Since the first large case series of individuals with Kabuki syndrome was published, it has been apparent that postnatal growth deficiency is common. In this series of 62 patients with Kabuki syndrome (primarily Japanese), growth parameters were noted to be normal at birth with growth deficiency occurring during the first year of life and becoming more marked with increasing age such that 83% of patients had evidence of growth deficiency (Niikawa N et al., 1988). Postnatal growth deficiency has been found in other large case series of individuals with Kabuki syndrome of different ethnic backgrounds ranging from 35% (Armstrong L et al., 2005), 61% (Kawame H et al., 1999), to 71% (Schrander-Stumpel et al., 2005).
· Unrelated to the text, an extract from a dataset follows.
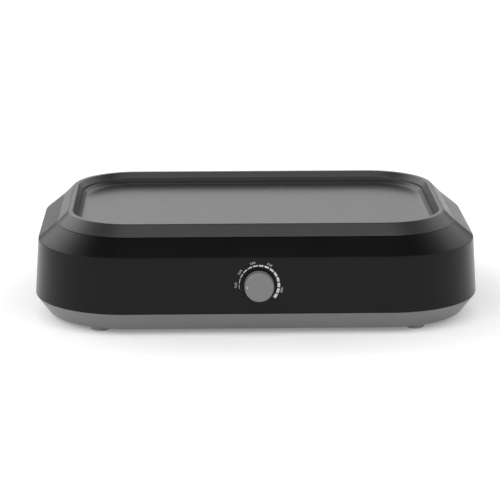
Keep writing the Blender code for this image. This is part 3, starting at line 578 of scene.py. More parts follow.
@dataclass(frozen=True)
class Finish:
    """What every finish has: the material's own name, colour and gloss.

    Attributes:
        name: The material and how its surface was made.
        colour: Its main colour, as sRGB hex.
        tone: A second colour that it drifts to, as sRGB hex.
        roughness: Its mean roughness.
        unevenness: How much the roughness varies.
        grain: The size of its surface texture.
        depth: The height of its surface texture.
        metallic: Whether it is a bare metal.
        ior: Its index of refraction.
        specular: Its specular level.
        stretch: How much the texture is squeezed along each axis.
        patch: The size of the slow drifts in colour and gloss.
    """

    name: str
    colour: str
    tone: str
    roughness: float
    unevenness: float = 0.05
    grain: float = 0.8 * MM
    depth: float = 0.01 * MM
    metallic: float = 0.0
    ior: float = 1.5
    specular: float = 0.5
    stretch: tuple[float, float, float] = (1.0, 1.0, 1.0)
    patch: float = 45 * MM

    def extra(self, tree: Tree, shader: Node, place: Socket) -> None:
        """Adds what only this finish has. A plain one adds nothing."""

    def material(self) -> bpy.types.Material:
        """Makes the material once, from noise on the piece's own coordinates.

        Returns:
            The material.
        """
        found = bpy.data.materials.get(self.name)
        if found:
            return found
        made = bpy.data.materials.new(self.name)
        made.use_nodes = True
        tree = made.node_tree
        shader = tree.nodes["Principled BSDF"]
        shader.inputs["Metallic"].default_value = self.metallic
        shader.inputs["IOR"].default_value = self.ior
        shader.inputs["Specular IOR Level"].default_value = self.specular
        coordinates = add_node(tree, "TexCoord")
        own = coordinates.outputs["Object"]
        mapping = add_node(tree, "Mapping", {"Scale": self.stretch}, {"Vector": own})
        place = mapping.outputs["Vector"]
        drift = add_node(tree, "TexNoise", {"Scale": 1 / self.patch, "Detail": 3.0}, {"Vector": place})
        grain = add_node(tree, "TexNoise", {"Scale": 1 / self.grain, "Detail": 2.0}, {"Vector": place})
        colour = add_node(
            tree,
            "Mix",
            {"data_type": "RGBA", 6: linear(self.colour), 7: linear(self.tone)},
            {"Factor": drift.outputs["Fac"]},
        )
        least, most = max(self.roughness - self.unevenness, 0.02), min(self.roughness + self.unevenness, 1.0)
        gloss = remap(tree, drift.outputs["Fac"], (0.3, 0.7), (least, most))
        relief = {"Strength": 0.6, "Distance": self.depth}
        bump = add_node(tree, "Bump", relief, {"Height": grain.outputs["Fac"]})
        tree.links.new(colour.outputs[2], shader.inputs["Base Color"])
        tree.links.new(gloss, shader.inputs["Roughness"])
        tree.links.new(bump.outputs["Normal"], shader.inputs["Normal"])
        self.extra(tree, shader, place)
        return made


@dataclass(frozen=True)
class Coating(Finish):
    """A sprayed and baked film, whose pigment shows as fine pale flecks.

    Attributes:
        fleck: The flecks' colour, as sRGB hex.
        fleck_size: Their size.
    """

    fleck: str = "#4a4a4b"
    fleck_size: float = 0.9 * MM

    def extra(self, tree: Tree, shader: Node, place: Socket) -> None:
        """Mixes sparse flecks into the colour."""
        cells = add_node(tree, "TexVoronoi", {"Scale": 1 / self.fleck_size}, {"Vector": place})
        dots = remap(tree, cells.outputs["Distance"], (0.12, 0.2), (0.7, 0.0))
        tint(tree, shader, dots, self.fleck)


@dataclass(frozen=True)
class HeatTinted(Finish):
    """A sheath that the heat has tinted along its length.

    Attributes:
        straw: The colour of its less heated stretches, as sRGB hex.
        wave: The length of a stretch.
    """

    straw: str = "#5a4a3c"
    wave: float = 90 * MM

    def extra(self, tree: Tree, shader: Node, place: Socket) -> None:
        """Mixes long stretches of straw tint into the colour."""
        waves = add_node(tree, "TexNoise", {"Scale": 1 / self.wave, "Detail": 1.0}, {"Vector": place})
        tint(tree, shader, remap(tree, waves.outputs["Fac"], (0.4, 0.7), (0.0, 0.8)), self.straw)


@dataclass(frozen=True)
class Woven(Finish):
    """A woven sleeve, with threads round and along it.

    Attributes:
        thread: The spacing of the threads.
    """

    thread: float = 0.8 * MM

    def extra(self, tree: Tree, shader: Node, place: Socket) -> None:
        """Raises crossing threads with two sets of bands."""
        scale = 0.5 / self.thread
        ways = ({"bands_direction": way, "Scale": scale} for way in ("X", "DIAGONAL"))
        waves = (add_node(tree, "TexWave", way, {"Vector": place}) for way in ways)
        bands = {i: wave.outputs["Fac"] for i, wave in enumerate(waves)}
        height = add_node(tree, "Math", {"operation": "MAXIMUM"}, bands).outputs["Value"]
        bump = add_node(tree, "Bump", {"Strength": 0.5, "Distance": 0.2 * MM}, {"Height": height})
        tree.links.new(bump.outputs["Normal"], shader.inputs["Normal"])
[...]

Mean final adult height for Japanese patients has been reported to be -2.3 standard deviations (Niikawa N et al., 1988).

There have been scattered reports of individuals with Kabuki syndrome who were diagnosed with growth hormone deficiency (Niikawa et al., 1988; Devriendt K at al., 1995; Kawame H et al., 1999; Gabrielli O et al., 2002; Armstrong L et al., 2005; Schrander-Stumper C et al., 2005). Efficacy of this therapy, however, has been variable with a “good response” to growth hormone described in one 9 year old boy treated for four years (Gabrielli et al, 2002), an increase in growth velocity in one 3 ½ year old girl treated for 6 months, to “no change in linear rate of growth” in another patient treated from 11 to 12 ½ years of age (Kawame H et al., 1999).

Treatment with human growth hormone is generally thought to be safe. However, it must be administered daily as an injection which raises the issue of cost-benefit ratio.
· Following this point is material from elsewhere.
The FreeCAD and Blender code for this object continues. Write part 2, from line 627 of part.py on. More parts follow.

While growth hormone therapy is clearly indicated in individuals with documented growth hormone deficiency, its use in non-growth hormone deficient children is more controversial. As reviewed in a recent publication, most children treated with growth hormone will exhibit short term benefit, that is an increase in growth velocity, and final adult height will be increased in some (Collett-Solberg PF, 2011). However, large numbers of patients, including those with Kabuki syndrome, would need to be studied to assess the economic, social and psychological costs versus the benefit of gain in stature.

In summary, while postnatal growth deficiency is common, growth hormone deficiency does not appear to be a common feature of Kabuki syndrome. A reasonable approach would be to recommend a pediatric endocrinology evaluation for those individuals with Kabuki syndrome who exhibit short stature and poor growth velocity. The pediatric endocrinologist can then discuss the risks versus the benefits of a trial of growth hormone therapy with the family.

References

Armstrong L et al. (2005) Further delineation of Kabuki syndrome in 48 well-defined new individuals. Am J Med Genet 132A:265-272.

Collett-Solberg PF. (2011) Update in growth hormone therapy of children. J Clin Endocrinol Metab 96:573-579.

Gabrielli O et al. (2002) Kebuki syndrome and growth hormone deficiency: Description of a case treated by long-term hormone replacement. Clin Dysmorphol 11:71-72.

Devriendt K et al. (1995) Growth hormone deficiency and premature thelarchei in a female infant with Kabuki makeup syndrome. Horm Res 43:303-306.

Kawame H et al. (1999) Phenotypic spectrum and management issues in Kabuki syndrome. J Pediatr 134:480-5.

Niikawa N. et al. (1988) Kabuki make-up (Niikawa-Kuroki) syndrome: A study of 62 patients. Am J Med Genet 31:565-589.

Schrander-Stumpel C et al. (2005) Kabuki syndrome: Clinical data in 20 patients, literature review, and further guidelines for preventative management. Am J Med Genet 132A:234-243.